Jan 16, 2011 11:37AM PST

There are many brands of external hard drives and they all work pretty good. In fact, many external hard drives do not even tell you the actual brand of hard drive inside the enclosure.

If I were you I think I would go for a 1Gb hard drive, They are not very much more expensive and you will likely never have to worry about filling it up.

Something else to consider however is what interface you would like to use. USB 2.0 is pretty darned slow now and there are other faster alternatives available. Check your main board manual and see if you have either eSATA or USB 3.0 connectors on your board. If you do I would recommend you get on of them instead of USB 2.0 as they will run an external hard drive as fast as it's capable of going whereas if you use USB 2.0 you will be restricted to the speed of the port (about 35MB/s).

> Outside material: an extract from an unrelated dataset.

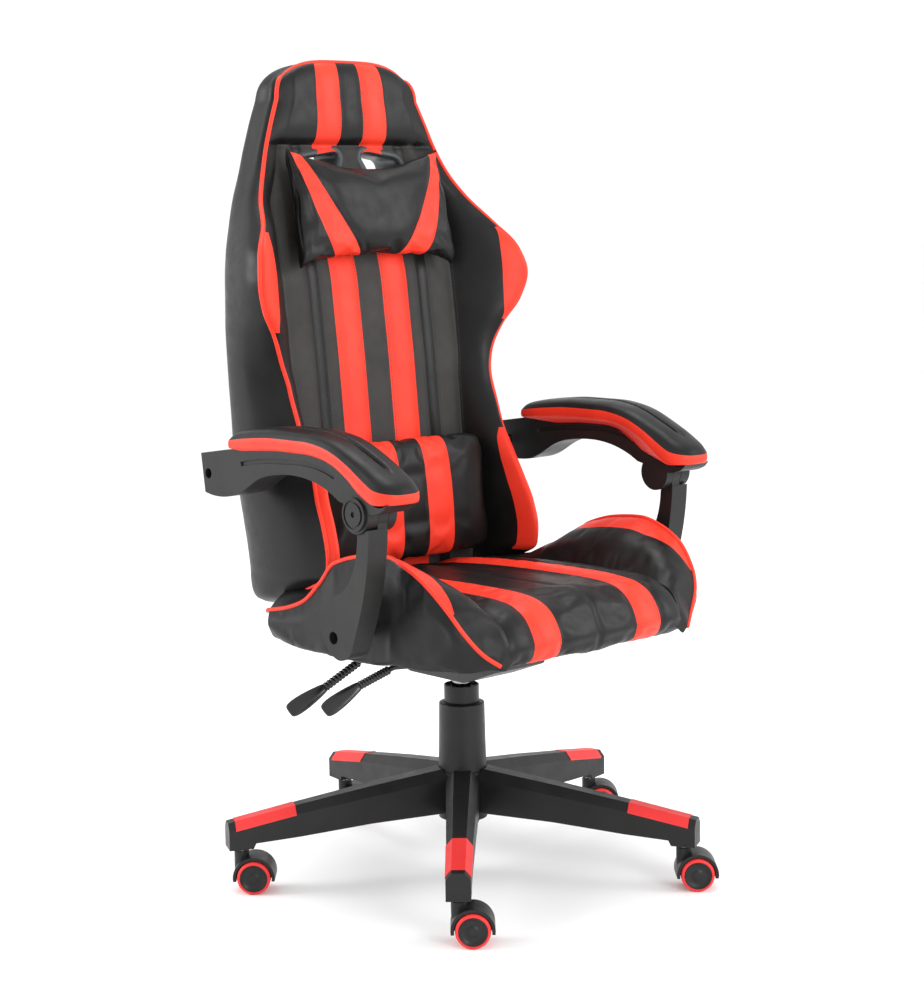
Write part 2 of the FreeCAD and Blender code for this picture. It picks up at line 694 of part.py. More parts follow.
def build_back_foam():
    shell = loft([back_section(row) for row in BACK_STATIONS])
    holes = belt_hole(4.4)
    inside = [frame_tube(size("foam_gap"))] + frame_members(size("foam_gap"))
    inside += [bar(size("bolt_radius") + 1, (x, 190, z), (x, 320, z)) for x, z in carrier_bolt_spots()]
    foam = shell.cut(seat_clearance()).cut(holes).cut(mirrored(holes))
    for piece in inside:
        foam = foam.cut(piece)
    for side in (-1, 1):
        tail = (size("arm_tail_y"), size("arm_tail_z"))
        foam = foam.cut(bar(size("bolt_radius") + 1, (side * 200, *tail), (side * 300, *tail)))
    panel = size("panel_half")
    head = size("head_bottom")
    zones = {
        "headrest_cushion": slab((-400, 0, head + 0.1), (400, 400, 1300)),
        "back_cushion": slab((-panel + 0.1, 0, 400), (panel - 0.1, 400, head - 0.1)),
        "back_wing_right": slab((-400, 0, 400), (-panel - 0.1, 400, head - 0.1)),
        "back_wing_left": slab((panel + 0.1, 0, 400), (400, 400, head - 0.1)),
    }
    for name, zone in zones.items():
        shaped(name, foam.common(zone))


def build_belt_trims():
    ring = belt_hole(4, -2.5, 58).cut(belt_hole(0.5, -20, 120))
    shaped("belt_hole_trims", Part.makeCompound([ring, mirrored(ring)]))


def build_back_steel():
    frame = frame_tube(0)
    for piece in frame_members(0):
        frame = frame.fuse(piece)
    wall = size("tube_wall")
    frame = frame.cut(frame_tube(-wall)).cut(frame_members(-wall)[1])
    hole = size("bolt_radius") + 0.1
    for x, z in carrier_bolt_spots():
        frame = frame.cut(bar(hole, (x, 180, z), (x, 240, z)))
    tail = (size("arm_tail_y"), size("arm_tail_z"))
    for side in (-1, 1):
        frame = frame.cut(bar(hole, (side * 204, *tail), (side * 240, *tail)))
    shaped("back_frame", frame)

    lean = (rear_face(600) - rear_face(430)) / 170
    heel_y = rear_face(430) - lean * (430 - 353) + 1.6
    head_y = heel_y + lean * (524 - 353)
    strap = side_plate("carrier_strap", (
        (size("recline_y") + 13, 347), (heel_y + 6, 347, 8), (head_y + 6.1, 524), (head_y, 524),
        (heel_y, 353, 3), (size("recline_y") + 13, 353)), 76, 0)
    doc.recompute()
    carrier = strap.Shape.copy()
    pin = (size("recline_y"), size("recline_z"))
    for x in (-44, 34):
        eye = bar(12, (x, *pin), (x + 10, *pin))
        arm = slab((x, pin[0], pin[1] - 7), (x + 10, pin[0] + 34, pin[1] + 7))
        carrier = carrier.fuse([eye, arm])
    bore = bar(size("pin_radius") + size("running_gap"), (-60, *pin), (60, *pin))
    carrier = carrier.cut(bore)
    for x, z in carrier_bolt_spots():
        carrier = carrier.cut(bar(hole, (x, 200, z), (x, 320, z)))
    shaped("back_carrier", carrier.removeSplitter())

    bolts = []
    for x, z in carrier_bolt_spots():
        seat_y = heel_y + lean * (z - 353) + 8.4
        shank = bar(size("bolt_radius"), (x, 192, z), (x, seat_y, z))
        bolts.append(shank.fuse(bar(7, (x, seat_y, z), (x, seat_y + 5, z))))
    for side in (-1, 1):
        shank = bar(size("bolt_radius"), (side * 210, *tail), (side * 301, *tail))
        spacer = bar(9, (side * 244, *tail), (side * 276, *tail))
        washer = bar(9.4, (side * 301, *tail), (side * 303, *tail))
        head = bar(6.3, (side * 303, *tail), (side * 308, *tail))
        bolts.append(shank.fuse([spacer, washer, head]))
    shaped("back_bolts", Part.makeCompound(bolts))


def soft_block(width, depth, height, centre, lean, corner):
    """Plain pillow: a block with its edges rounded, leaning back by an angle."""
    block = Part.makeBox(width, depth, height, Vector(-width / 2, -depth / 2, -height / 2))
    block = block.makeFillet(corner, block.Edges)
    block.rotate(Vector(), Vector(1, 0, 0), -lean)
    return block.translated(Vector(*centre))


def build_pillows():
    shaped("head_pillow", soft_block(312, 48, 182, (0, 192, 1005), 11, 18))
    shaped("lumbar_pillow", soft_block(326, 62, 190, (0, 127, 559), 6, 20))
    across = slab((-81, 303.5, 1040), (81, 305.5, 1064))
    legs = [slab((x, 231.5, 1040), (x + 2, 305.5, 1064)) for x in (-81, 79)]
    shaped("head_pillow_strap", across.fuse(legs))


# ---------------------------------------------------------------------------------------------------
# Armrests
# ---------------------------------------------------------------------------------------------------
def arc_solid(points, low_x, high_x, side):
    """A prism across X from a smooth closed outline: each list in points is one spline run."""
    edges = []
    for run in points:
        stops = [Vector(0, y, z) for y, z in run]
        if len(stops) == 2:
            edges.append(Part.LineSegment(*stops).toShape())
        else:
            curve = Part.BSplineCurve()
            curve.interpolate(stops)
            edges.append(curve.toShape())
    face = Part.Face(Part.Wire(edges))
    solid = face.extrude(Vector(high_x - low_x, 0, 0)).translated(Vector(low_x, 0, 0))
    return mirrored(solid) if side < 0 else solid


PAD_SEAM = ((140, 664), (100, 667), (60, 670), (0, 673), (-60, 672), (-105, 661), (-142, 642), (-170, 620),
            (-192, 611), (-212, 616))
PAD_TOP = ((-212, 616), (-221, 627), (-216, 638), (-190, 652), (-150, 674), (-105, 692), (-45, 702),
           (20, 702), (75, 697), (115, 690), (138, 678))
ARM_BELLY = ((-206, 608), (-190, 601), (-172, 599))
ARM_UNDERSIDE = ((-112, 612), (-75, 629), (-30, 638), (20, 637), (70, 625), (108, 604), (140, 595),
                 (196, 597))
ARM_GROOVE = (((108, 648), (60, 656), (0, 660), (-60, 659), (-105, 647)), ((-105, 647), (-102, 641)),
              ((-102, 641), (-60, 652), (0, 653), (60, 649), (106, 642)), ((106, 642), (108, 648)))


def build_armrest(name, side):
    elbow = (size("elbow_y"), size("elbow_z"))
    tail = (size("arm_tail_y"), size("arm_tail_z"))
    outer = size("arm_outer")
    inner = size("arm_inner")
    gap = 0.4
    seam = [(y, z - gap) for y, z in PAD_SEAM]
    body = arc_solid((
        ((204, 654), seam[0]), seam, (seam[-1], ARM_BELLY[0]), ARM_BELLY, (ARM_BELLY[-1], ARM_UNDERSIDE[0]),
        ARM_UNDERSIDE, (ARM_UNDERSIDE[-1], (204, 654))), inner, outer, side)
    radius = size("elbow_radius")
    barrel = bar(radius, (side * inner, *elbow), (side * outer, *elbow))
    narrow = slab((inner - 5, 118, 560), (inner + 12, 230, 700))
    knuckle_room = bar(radius + 0.8, (side * 286.5, *elbow), (side * 304.5, *elbow))
    pin = bar(6, (side * 276, *elbow), (side * 316, *elbow))
    tail_room = bar(12.6, (side * 300, *tail), (side * 310, *tail))
    tail_hole = bar(7.5, (side * 250, *tail), (side * 340, *tail))
    if side < 0:
        narrow = mirrored(narrow)
    body = body.fuse(barrel).cut(narrow).cut(knuckle_room)
    body = body.fuse(pin).cut(tail_room).cut(tail_hole)
    for x in (outer - 3, inner - 1):
        groove = arc_solid(ARM_GROOVE, x, x + 4, side)
        body = body.cut(groove)
    shaped(f"armrest_{name}", body)

    outline = (PAD_SEAM, PAD_TOP, (PAD_TOP[-1], PAD_SEAM[0]))
    pad = arc_solid(outline, size("pad_inner"), size("pad_outer"), side)
    shaped(f"arm_pad_{name}", pad)

    cap = bar(23, (side * (outer + 0.2), *elbow), (side * (outer + 4), *elbow))
    cap = cap.cut(bar(20, (side * (outer + 2.5), *elbow), (side * (outer + 9), *elbow)))
    cap = cap.fuse(bar(16, (side * (outer + 2), *elbow), (side * (outer + 4.4), *elbow)))
    cap = cap.cut(bar(4, (side * (outer + 2), *elbow), (side * (outer + 9), *elbow)))
    shaped(f"elbow_cap_{name}", cap)


POST_FRONT = ((-171, 577), (-169, 548), (-165, 519), (-156, 479), (-142, 437), (-129, 403))
POST_FOOT = ((-129, 403), (-116, 392), (-102, 389), (-84, 397), (-71, 414), (-66, 436), (-74, 463),
             (-94, 479))
POST_REAR = ((-94, 479), (-116, 489), (-130, 506), (-140, 528), (-146, 556), (-147, 573))


def build_post(name, side):
    elbow = (size("elbow_y"), size("elbow_z"))
    foot = (size("post_foot_y"), size("post_foot_z"))
    radius = size("elbow_radius")
    body = arc_solid((POST_FRONT, POST_FOOT, POST_REAR, (POST_REAR[-1], POST_FRONT[0])),
                     size("post_inner"), size("post_outer"), side)
    cheeks = bar(radius + 1, (side * 240, *elbow), (side * 340, *elbow))
    inner = size("post_inner")
    knuckle = bar(radius - 0.4, (side * inner, *elbow), (side * 304, *elbow))
    neck = slab((inner, elbow[0] - 23, elbow[1] - 40), (304, elbow[0] - 1, elbow[1]))
    if side < 0:
        neck = mirrored(neck)
    body = body.cut(cheeks).fuse([knuckle, neck])
    body = body.cut(bar(6 + size("running_gap"), (side * 240, *elbow), (side * 340, *elbow)))
    body = body.cut(bar(size("bolt_radius") + size("running_gap"), (side * 240, *foot), (side * 340, *foot)))
    body = body.cut(bar(9, (side * 303.6, *foot), (side * 340, *foot)))
    shaped(f"arm_post_{name}", body)


# ---------------------------------------------------------------------------------------------------
# Checks and files
# ---------------------------------------------------------------------------------------------------
def check_document():
    doc.recompute()
    for obj in doc.Objects:
        if "Invalid" in obj.State or "Error" in obj.State:
            raise RuntimeError(f"{obj.Label} failed: {obj.State}")
    for obj in nodes:
        if obj.Shape.isNull() or not obj.Shape.isValid():
            raise RuntimeError(f"{obj.Label} has no valid shape")
        if not obj.Shape.Solids:
            raise RuntimeError(f"{obj.Label} has no solid")


def write_files():
    os.makedirs("parts", exist_ok=True)
    for obj in nodes:
        obj.Shape.exportStep(f"parts/{obj.Label}.step")
        print(obj.Label, len(obj.Shape.Solids), round(obj.Shape.Volume))
    print("nodes", len(nodes))


def main():
    fill_sheet()
    build_base()
    build_gas_lift()
    for number, angle in enumerate(leg_angles(), start=1):
        build_caster(number, angle)
    build_mechanism()
    build_levers()
    build_seat()
    build_seat_bolts()
    build_back_foam()
    build_belt_trims()
    build_back_steel()
    build_pillows()
    for name, side in SIDES:
        build_armrest(name, side)
        build_post(name, side)
    check_document()
    write_files()


main()
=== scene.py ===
"""Looks of a racing-style office chair: sewn covers, pillows, moulded and metal finishes, camera and light.

Metres, +Z up, the chair faces -Y. The outlines below repeat those of the soft CAD solids, in millimetres.
"""

import json
import math

import bmesh
import bpy
import numpy as np
from mathutils import Matrix, Vector


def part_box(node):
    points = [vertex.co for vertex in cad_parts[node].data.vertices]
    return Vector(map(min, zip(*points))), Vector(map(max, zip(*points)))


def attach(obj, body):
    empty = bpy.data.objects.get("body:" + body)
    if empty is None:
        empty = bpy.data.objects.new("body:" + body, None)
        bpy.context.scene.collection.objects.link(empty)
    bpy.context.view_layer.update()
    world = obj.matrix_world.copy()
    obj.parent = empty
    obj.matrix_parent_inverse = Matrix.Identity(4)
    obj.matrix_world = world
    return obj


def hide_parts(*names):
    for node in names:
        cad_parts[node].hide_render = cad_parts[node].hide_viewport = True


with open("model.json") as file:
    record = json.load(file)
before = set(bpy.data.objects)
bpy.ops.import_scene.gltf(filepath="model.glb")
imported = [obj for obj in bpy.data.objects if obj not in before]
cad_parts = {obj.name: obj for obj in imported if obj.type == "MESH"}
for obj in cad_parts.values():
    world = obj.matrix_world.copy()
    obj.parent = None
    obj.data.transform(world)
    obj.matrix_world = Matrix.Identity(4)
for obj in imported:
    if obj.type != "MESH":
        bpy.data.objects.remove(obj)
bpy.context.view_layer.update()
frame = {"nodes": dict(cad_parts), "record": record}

MM = 0.001
SIDES = (("right", -1), ("left", 1))

# ---------------------------------------------------------------------------------------------------
# Outlines and widths, in millimetres
# ---------------------------------------------------------------------------------------------------
# Backrest: height, piping x and y, middle panel's front y, widest point x and y, rear corner x, rear y
BACK_ROWS = (
    (414, 190, 196, 184, 198, 204, 176, 224),
    (419, 200, 176, 166, 213, 200, 183, 234),
    (428, 207, 152, 159, 224, 192, 187, 241),
    (440, 211, 124, 156, 230, 184, 190, 246),
    (455, 213, 86, 156, 234, 174, 192, 250),
    (472, 213, 54, 156, 237, 164, 193, 253),
    (500, 213, 51, 158, 239, 162, 194, 258),
    (540, 212, 60, 161, 241, 166, 195, 266),
    (580, 209, 78, 165, 242, 176, 195, 274),
    (620, 203, 95, 169, 242, 190, 195, 279),
    (660, 201, 116, 173, 242, 196, 195, 283),
    (700, 202, 131, 177, 243, 198, 195, 285),
    (740, 203, 145, 181, 245, 202, 195, 286),
    (780, 212, 151, 185, 247, 205, 195, 286),
    (820, 229, 144, 190, 254, 199, 195, 287),
    (860, 256, 131, 195, 262, 186, 194, 288),
    (900, 267, 125, 200, 265, 180, 193, 289),
    (940, 258, 136, 210, 258, 188, 188, 290),
    (980, 230, 163, 219, 237, 206, 180, 293),
    (1020, 206, 199, 227, 214, 228, 168, 296),
    (1060, 184, 221, 236, 191, 242, 154, 298),
    (1100, 167, 233, 244, 173, 252, 141, 300),
    (1140, 151, 239, 246, 156, 258, 128, 300),
    (1170, 138, 243, 247, 142, 262, 116, 300),
)
HEAD_SHOULDER = 1170
HEAD_CORNER = (120, 250, 1203)
HEAD_TOP = 1228
CREASE = 1102
PATCH_FOOT = 462
PANEL_HALF = 170
PATCH_LINE = 234
LOW_PATCH = ((462, 44), (540, 42), (600, 36), (640, 24), (658, 6))
# Height, and how far the wing's front edge rolls inwards from its piping
EDGE_ROLL = ((414, 0), (440, 8), (470, 18), (610, 18), (660, 8), (720, 3), (800, 3), (850, 10), (930, 10), (990, 3),
             (1060, 0), (1240, 0))
BELT_HOLE = ((18, 1092, 7), (98, 1080, 16), (122, 990, 13), (74, 985, 12))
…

If you pickup a 7200 RPM hard drive you should be able to get about 100MB/s from either USB 3.0 or eSATA. If you get a 5400 RMP drive you will get rates around the 85 MB/s (Mega Bytes per second). As you can see, eSATA and USB 3.0 are quite a bit faster than USB 2.0.

Note. If you insist in USB 2.0 or do not have eSATA or USB 3.0 ports then just get a 5400 RPM hard drive as it will only run at the speed of USB 2.0 anyway so there's no point in purchasing a more expensive 7200 RPM hard drive.

One more thing. If you do decide to purchase USB 3.0 or eSATA, make sure you get a 3.5" 7200 RPM hard drive and NOT a 2.5" hard drive as the 2.5" drives are much slower.

If you have any further questions please ask. There are still other options if you are interested in hearing about them.